▶ [INSTRUCTIONS FOR THE TASK]:
Please print every record below exactly as it appears.
---- GIVEN INFORMATION
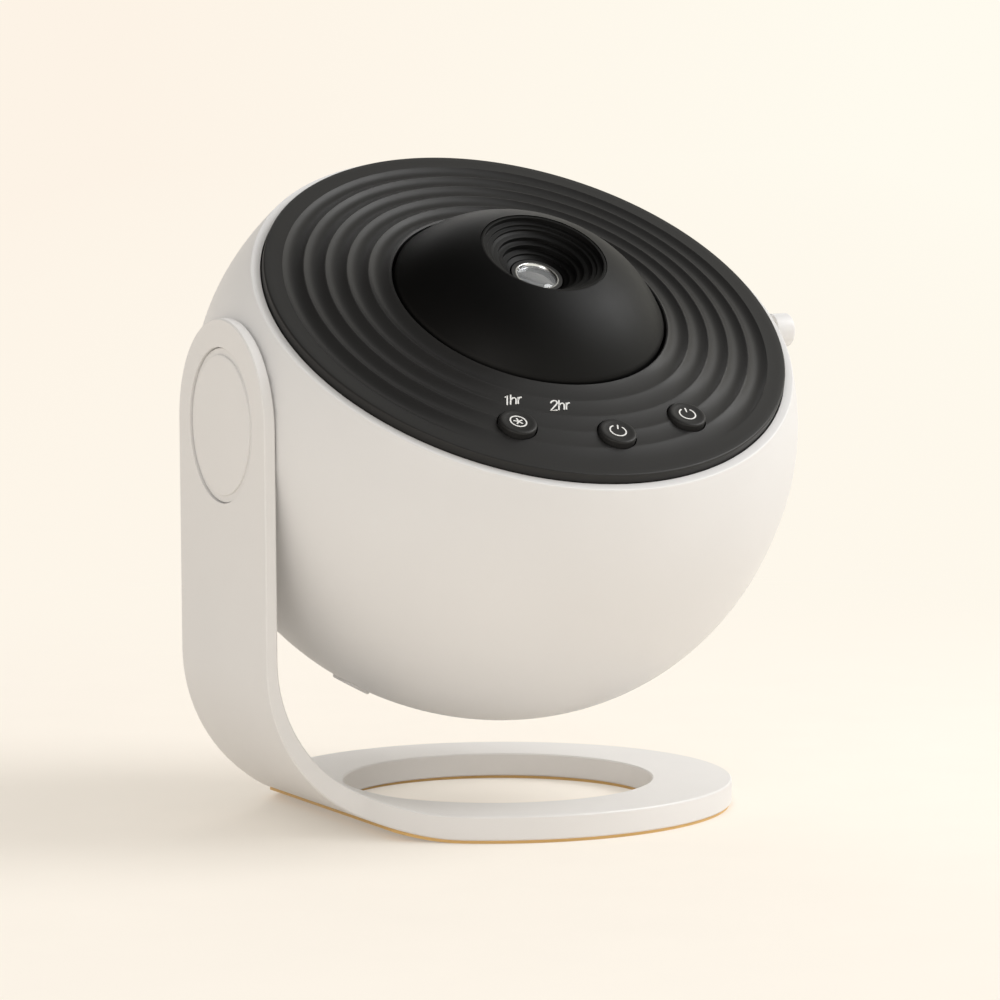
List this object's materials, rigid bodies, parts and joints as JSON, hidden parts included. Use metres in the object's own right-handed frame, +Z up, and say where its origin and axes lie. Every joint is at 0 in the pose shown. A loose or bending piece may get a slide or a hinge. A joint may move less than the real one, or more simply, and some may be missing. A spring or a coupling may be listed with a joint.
{
  "type": "planetarium projector",
  "caption": "Round tilting projector head with a stepped lens hood, rippled face and push buttons, held by a flat arm that bends into an open ring base.",
  "frame": {"origin": "on the floor under the base, at the centre of the hole in the base ring", "axes": "+Z up; the arm stands on the -X side and the head tilts about X; the face looks up and towards -Y"},
  "size_m": [0.1562, 0.155, 0.1658],
  "materials": {
    "shell_white": "satin moulded, fine grain",
    "stand_white": "satin powder coat",
    "face_black": "fine matt texture",
    "inner_black": "matt moulded",
    "pad_amber": "soft amber elastomer",
    "steel": "zinc plated",
    "brass": "machined",
    "aluminium": "machined",
    "barrel_black": "black anodised",
    "gear_white": "natural acetal",
    "circuit": "solder mask",
    "lens_glass": "polished, coated"
  },
  "bodies": {
    "stand": {"stand_frame": "stand_white", "base_pad": "pad_amber", "pivot_cap": "shell_white", "pivot_hub": "steel", "hub_screws": "steel", "stop_plate": "steel", "pivot_nut": "steel", "friction_washer": "steel"},
    "head": {"head_shell": "shell_white", "face_plate": "face_black", "dome_cover": "face_black", "lens_hood": "face_black", "button_board": "circuit", "button_switches": "inner_black", "pivot_bracket": "steel", "pivot_bush": "brass", "stop_pin": "steel", "bracket_screws": "steel", "chassis_plate": "inner_black", "chassis_screws": "steel", "chassis_posts": "aluminium", "main_board": "circuit", "guide_tube": "inner_black", "knob_bush": "brass", "shaft_bracket": "steel", "lamp_house": "aluminium", "condenser_lens": "lens_glass", "disc_motor": "steel", "led_board": "aluminium", "heatsink": "aluminium", "inlet_socket": "inner_black", "inlet_bezel": "shell_white"},
    "barrel": {"lens_barrel": "barrel_black", "front_lens": "lens_glass", "rear_lens": "lens_glass", "lens_ring": "barrel_black", "focus_rack": "brass"},
    "knob": {"focus_knob": "shell_white", "focus_shaft": "steel", "focus_pinion": "brass"},
    "disc": {"disc_carrier": "gear_white", "star_disc": "lens_glass", "disc_clamp_ring": "steel"},
    "drive": {"motor_pinion": "brass", "motor_shaft": "steel"},
    "star_key": {"star_button": "face_black"},
    "light_key": {"light_button": "face_black"},
    "timer_key": {"timer_button": "face_black"}
  },
  "joints": [
    {"name": "head_tilt", "type": "hinge", "parent": "stand", "child": "head", "pos_m": [0, 0, 0.10145], "axis": [1, 0, 0], "range_deg": [-63.3, 56.68]},
    {"name": "lens_focus", "type": "slide", "parent": "head", "child": "barrel", "axis": [0, -0.5492, 0.8357], "range_m": [-0.0025, 0.0025]},
    {"name": "focus_knob_turn", "type": "hinge", "parent": "head", "child": "knob", "pos_m": [0.07, -0.01263, 0.12067], "axis": [1, 0, 0], "range_deg": [-52, 52]},
    {"name": "disc_spin", "type": "hinge", "parent": "head", "child": "disc", "pos_m": [0, 0, 0.10145], "axis": [0, -0.5492, 0.8357], "continuous": true},
    {"name": "motor_spin", "type": "hinge", "parent": "head", "child": "drive", "pos_m": [-0.03014, 0.01454, 0.11101], "axis": [0, -0.5492, 0.8357], "continuous": true},
    {"name": "star_press", "type": "slide", "parent": "head", "child": "star_key", "axis": [0, -0.5492, 0.8357], "range_m": [-0.001, 0], "stiffness_N_per_m": 400, "springref_m": 0.0015},
    {"name": "light_press", "type": "slide", "parent": "head", "child": "light_key", "axis": [0, -0.5492, 0.8357], "range_m": [-0.001, 0], "stiffness_N_per_m": 400, "springref_m": 0.0015},
    {"name": "timer_press", "type": "slide", "parent": "head", "child": "timer_key", "axis": [0, -0.5492, 0.8357], "range_m": [-0.001, 0], "stiffness_N_per_m": 400, "springref_m": 0.0015}
  ],
  "couplings": [
    {"joint": "focus_knob_turn", "follows": "lens_focus", "rad_per_m": 277.78},
    {"joint": "motor_spin", "follows": "disc_spin", "ratio": -6.25}
  ]
}
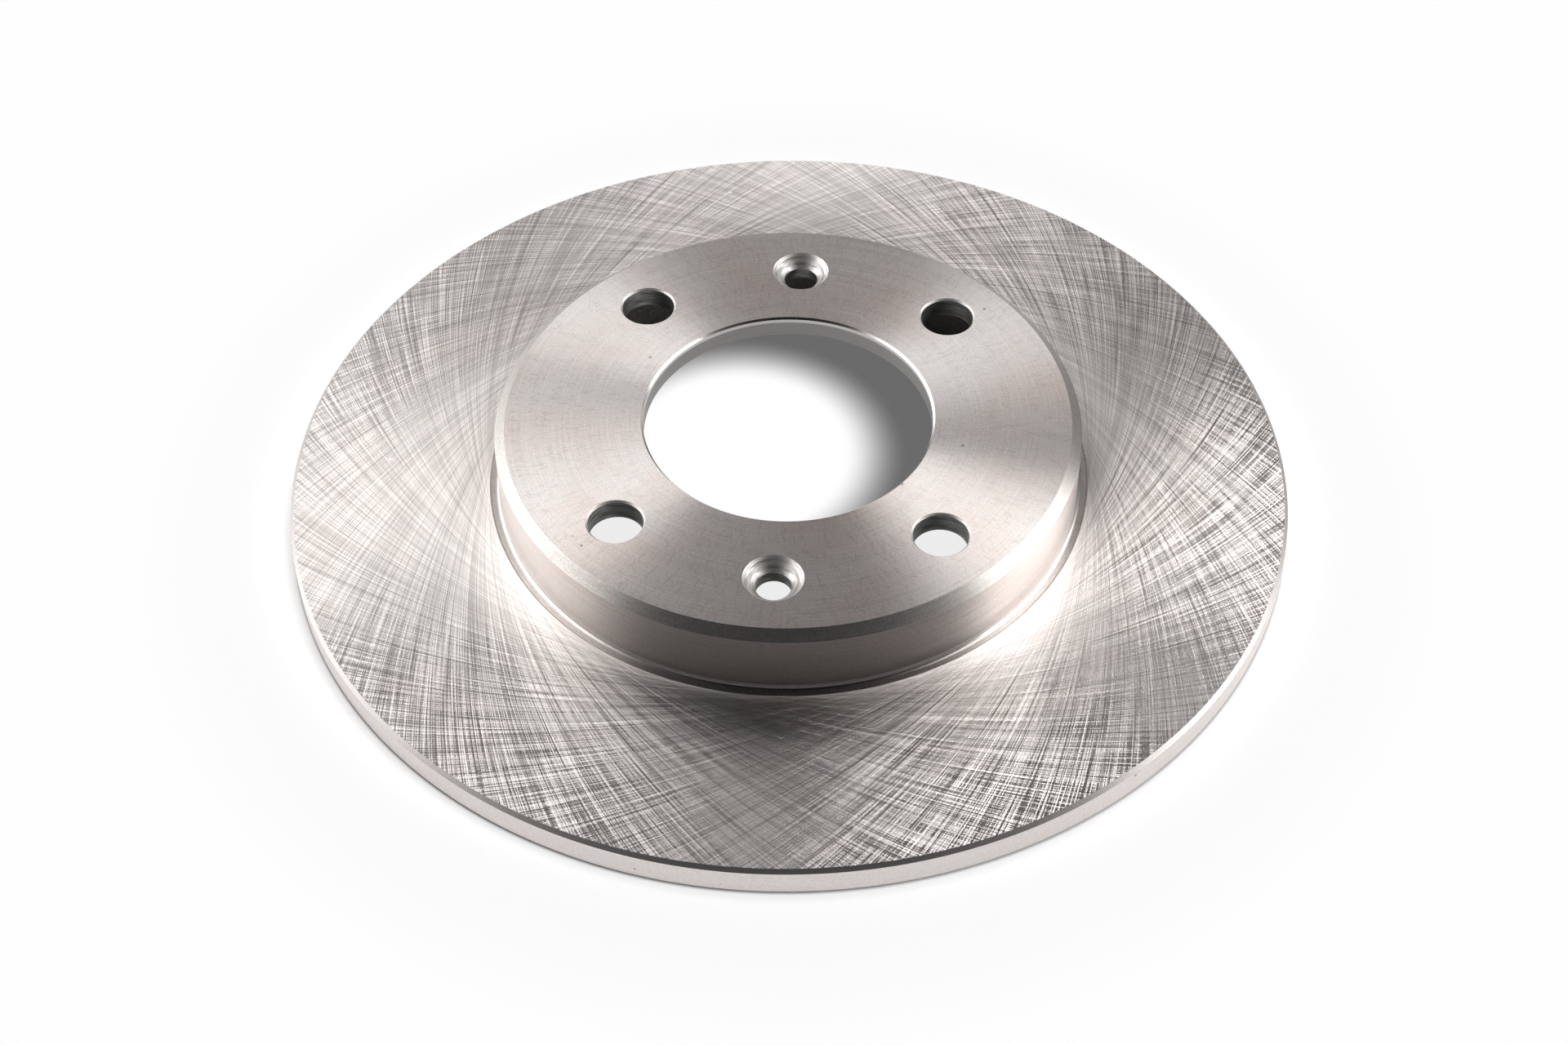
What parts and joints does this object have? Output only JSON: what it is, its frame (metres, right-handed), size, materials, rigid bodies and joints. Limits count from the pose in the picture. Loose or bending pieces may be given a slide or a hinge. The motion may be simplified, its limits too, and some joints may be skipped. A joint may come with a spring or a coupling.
{
  "type": "brake disc",
  "caption": "Solid top-hat shaped brake disc: flat friction ring, raised hat with wheel-bolt holes, countersunk locating-screw holes and a large centre bore.",
  "frame": {"origin": "centre of the inboard friction face, on the disc's axis; the disc lies on Z = 0", "axes": "+Z along the disc's axis, out of the hat towards the wheel; the locating screws lie on the Y axis and the wheel bolts on the diagonals"},
  "size_m": [0.247, 0.247, 0.0258],
  "materials": {
    "machined_iron": "bare grey cast iron, turned on the hat and cross-ground on the friction faces; as cast inside the hat"
  },
  "bodies": {
    "root": {"brake_disc": "machined_iron"}
  },
  "joints": []
}
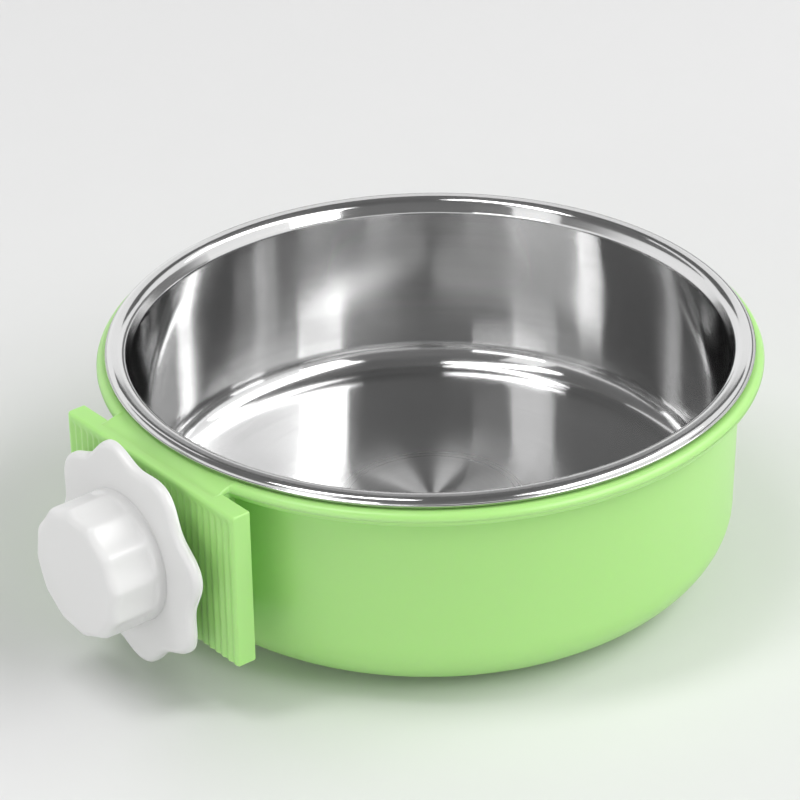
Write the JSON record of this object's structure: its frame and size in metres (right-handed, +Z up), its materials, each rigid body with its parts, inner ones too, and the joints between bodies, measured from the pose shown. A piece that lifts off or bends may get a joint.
--------
▶ [IN RESPONSE]:
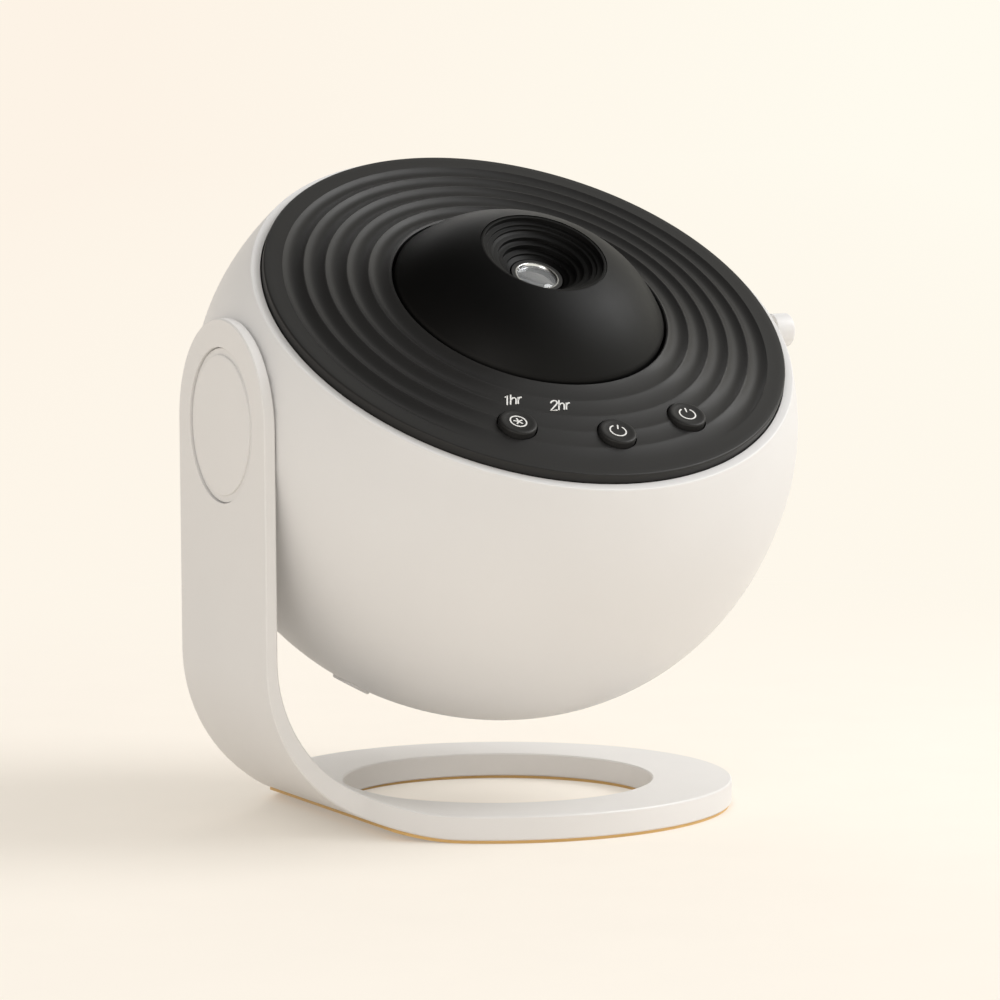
List this object's materials, rigid bodies, parts and joints as JSON, hidden parts included. Use metres in the object's own right-handed frame, +Z up, and say where its origin and axes lie. Every joint is at 0 in the pose shown. A loose or bending piece may get a slide or a hinge. A joint may move less than the real one, or more simply, and some may be missing. A spring or a coupling may be listed with a joint.
{
  "type": "planetarium projector",
  "caption": "Round tilting projector head with a stepped lens hood, rippled face and push buttons, held by a flat arm that bends into an open ring base.",
  "frame": {"origin": "on the floor under the base, at the centre of the hole in the base ring", "axes": "+Z up; the arm stands on the -X side and the head tilts about X; the face looks up and towards -Y"},
  "size_m": [0.1562, 0.155, 0.1658],
  "materials": {
    "shell_white": "satin moulded, fine grain",
    "stand_white": "satin powder coat",
    "face_black": "fine matt texture",
    "inner_black": "matt moulded",
    "pad_amber": "soft amber elastomer",
    "steel": "zinc plated",
    "brass": "machined",
    "aluminium": "machined",
    "barrel_black": "black anodised",
    "gear_white": "natural acetal",
    "circuit": "solder mask",
    "lens_glass": "polished, coated"
  },
  "bodies": {
    "stand": {"stand_frame": "stand_white", "base_pad": "pad_amber", "pivot_cap": "shell_white", "pivot_hub": "steel", "hub_screws": "steel", "stop_plate": "steel", "pivot_nut": "steel", "friction_washer": "steel"},
    "head": {"head_shell": "shell_white", "face_plate": "face_black", "dome_cover": "face_black", "lens_hood": "face_black", "button_board": "circuit", "button_switches": "inner_black", "pivot_bracket": "steel", "pivot_bush": "brass", "stop_pin": "steel", "bracket_screws": "steel", "chassis_plate": "inner_black", "chassis_screws": "steel", "chassis_posts": "aluminium", "main_board": "circuit", "guide_tube": "inner_black", "knob_bush": "brass", "shaft_bracket": "steel", "lamp_house": "aluminium", "condenser_lens": "lens_glass", "disc_motor": "steel", "led_board": "aluminium", "heatsink": "aluminium", "inlet_socket": "inner_black", "inlet_bezel": "shell_white"},
    "barrel": {"lens_barrel": "barrel_black", "front_lens": "lens_glass", "rear_lens": "lens_glass", "lens_ring": "barrel_black", "focus_rack": "brass"},
    "knob": {"focus_knob": "shell_white", "focus_shaft": "steel", "focus_pinion": "brass"},
    "disc": {"disc_carrier": "gear_white", "star_disc": "lens_glass", "disc_clamp_ring": "steel"},
    "drive": {"motor_pinion": "brass", "motor_shaft": "steel"},
    "star_key": {"star_button": "face_black"},
    "light_key": {"light_button": "face_black"},
    "timer_key": {"timer_button": "face_black"}
  },
  "joints": [
    {"name": "head_tilt", "type": "hinge", "parent": "stand", "child": "head", "pos_m": [0, 0, 0.10145], "axis": [1, 0, 0], "range_deg": [-63.3, 56.68]},
    {"name": "lens_focus", "type": "slide", "parent": "head", "child": "barrel", "axis": [0, -0.5492, 0.8357], "range_m": [-0.0025, 0.0025]},
    {"name": "focus_knob_turn", "type": "hinge", "parent": "head", "child": "knob", "pos_m": [0.07, -0.01263, 0.12067], "axis": [1, 0, 0], "range_deg": [-52, 52]},
    {"name": "disc_spin", "type": "hinge", "parent": "head", "child": "disc", "pos_m": [0, 0, 0.10145], "axis": [0, -0.5492, 0.8357], "continuous": true},
    {"name": "motor_spin", "type": "hinge", "parent": "head", "child": "drive", "pos_m": [-0.03014, 0.01454, 0.11101], "axis": [0, -0.5492, 0.8357], "continuous": true},
    {"name": "star_press", "type": "slide", "parent": "head", "child": "star_key", "axis": [0, -0.5492, 0.8357], "range_m": [-0.001, 0], "stiffness_N_per_m": 400, "springref_m": 0.0015},
    {"name": "light_press", "type": "slide", "parent": "head", "child": "light_key", "axis": [0, -0.5492, 0.8357], "range_m": [-0.001, 0], "stiffness_N_per_m": 400, "springref_m": 0.0015},
    {"name": "timer_press", "type": "slide", "parent": "head", "child": "timer_key", "axis": [0, -0.5492, 0.8357], "range_m": [-0.001, 0], "stiffness_N_per_m": 400, "springref_m": 0.0015}
  ],
  "couplings": [
    {"joint": "focus_knob_turn", "follows": "lens_focus", "rad_per_m": 277.78},
    {"joint": "motor_spin", "follows": "disc_spin", "ratio": -6.25}
  ]
}
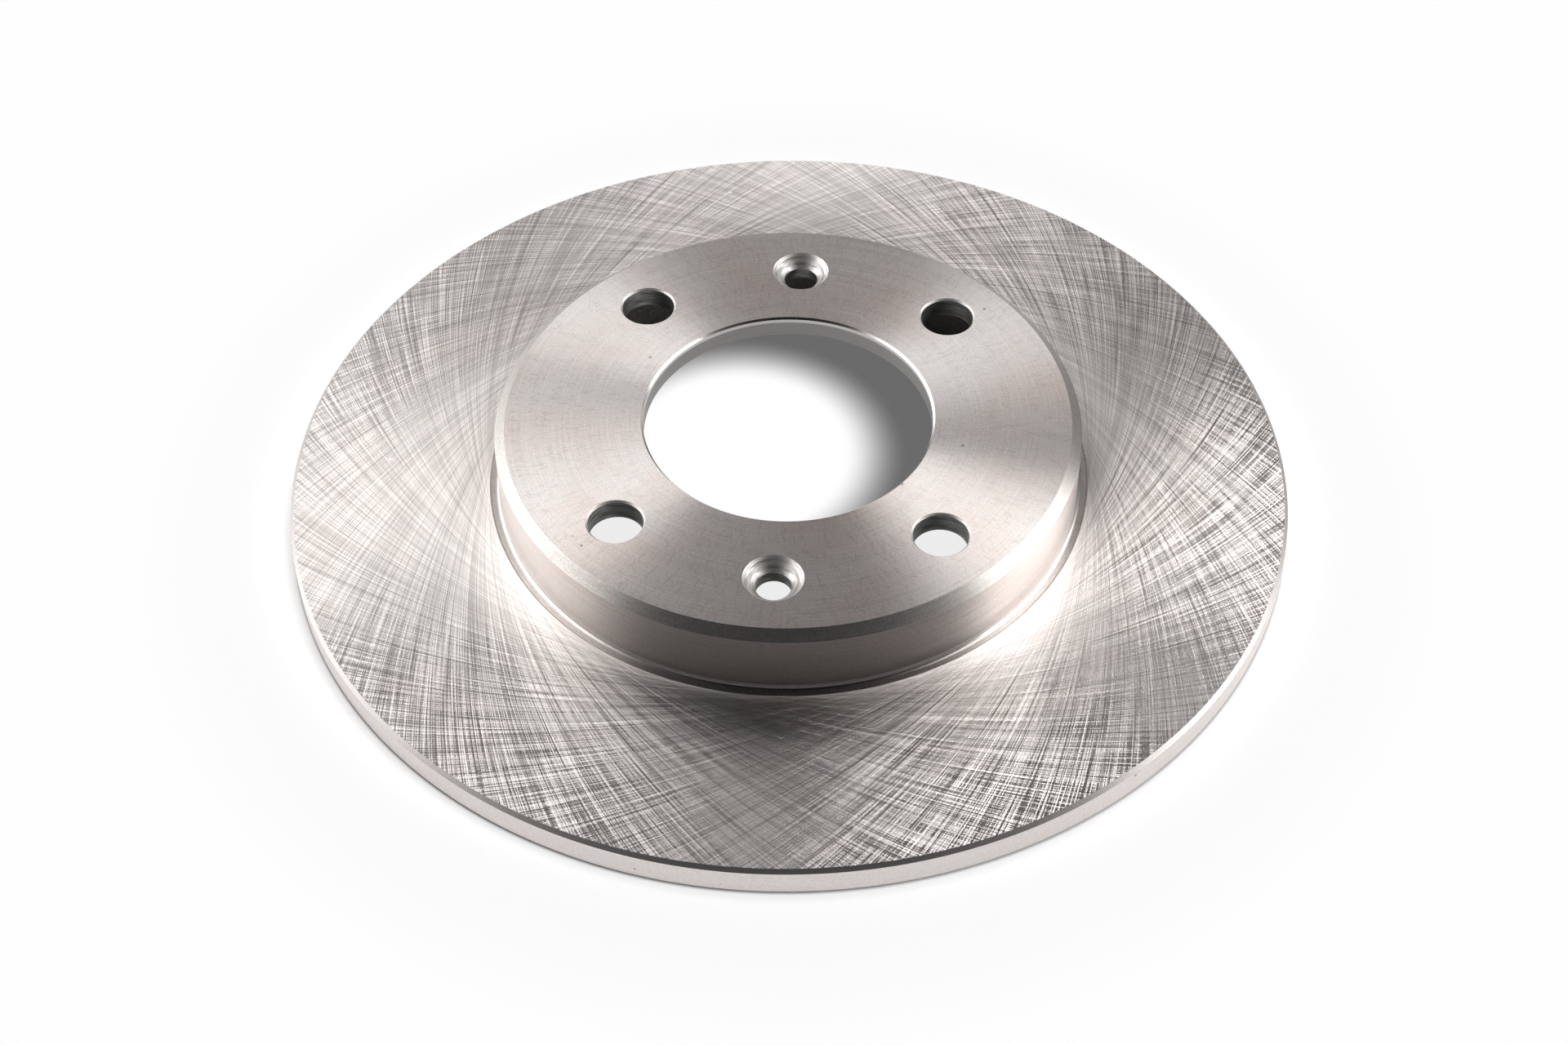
What parts and joints does this object have? Output only JSON: what it is, its frame (metres, right-handed), size, materials, rigid bodies and joints. Limits count from the pose in the picture. Loose or bending pieces may be given a slide or a hinge. The motion may be simplified, its limits too, and some joints may be skipped. A joint may come with a spring or a coupling.
{
  "type": "brake disc",
  "caption": "Solid top-hat shaped brake disc: flat friction ring, raised hat with wheel-bolt holes, countersunk locating-screw holes and a large centre bore.",
  "frame": {"origin": "centre of the inboard friction face, on the disc's axis; the disc lies on Z = 0", "axes": "+Z along the disc's axis, out of the hat towards the wheel; the locating screws lie on the Y axis and the wheel bolts on the diagonals"},
  "size_m": [0.247, 0.247, 0.0258],
  "materials": {
    "machined_iron": "bare grey cast iron, turned on the hat and cross-ground on the friction faces; as cast inside the hat"
  },
  "bodies": {
    "root": {"brake_disc": "machined_iron"}
  },
  "joints": []
}
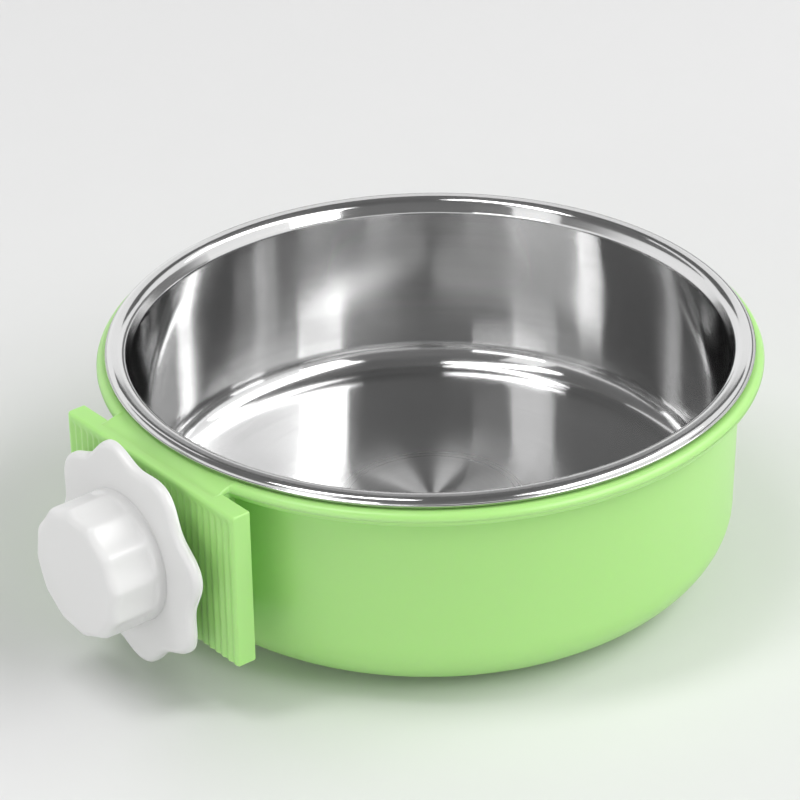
Write the JSON record of this object's structure: its frame and size in metres (right-handed, +Z up), its materials, each rigid body with its parts, inner ones too, and the joints between bodies, measured from the pose shown. A piece that lifts off or bends may get a joint.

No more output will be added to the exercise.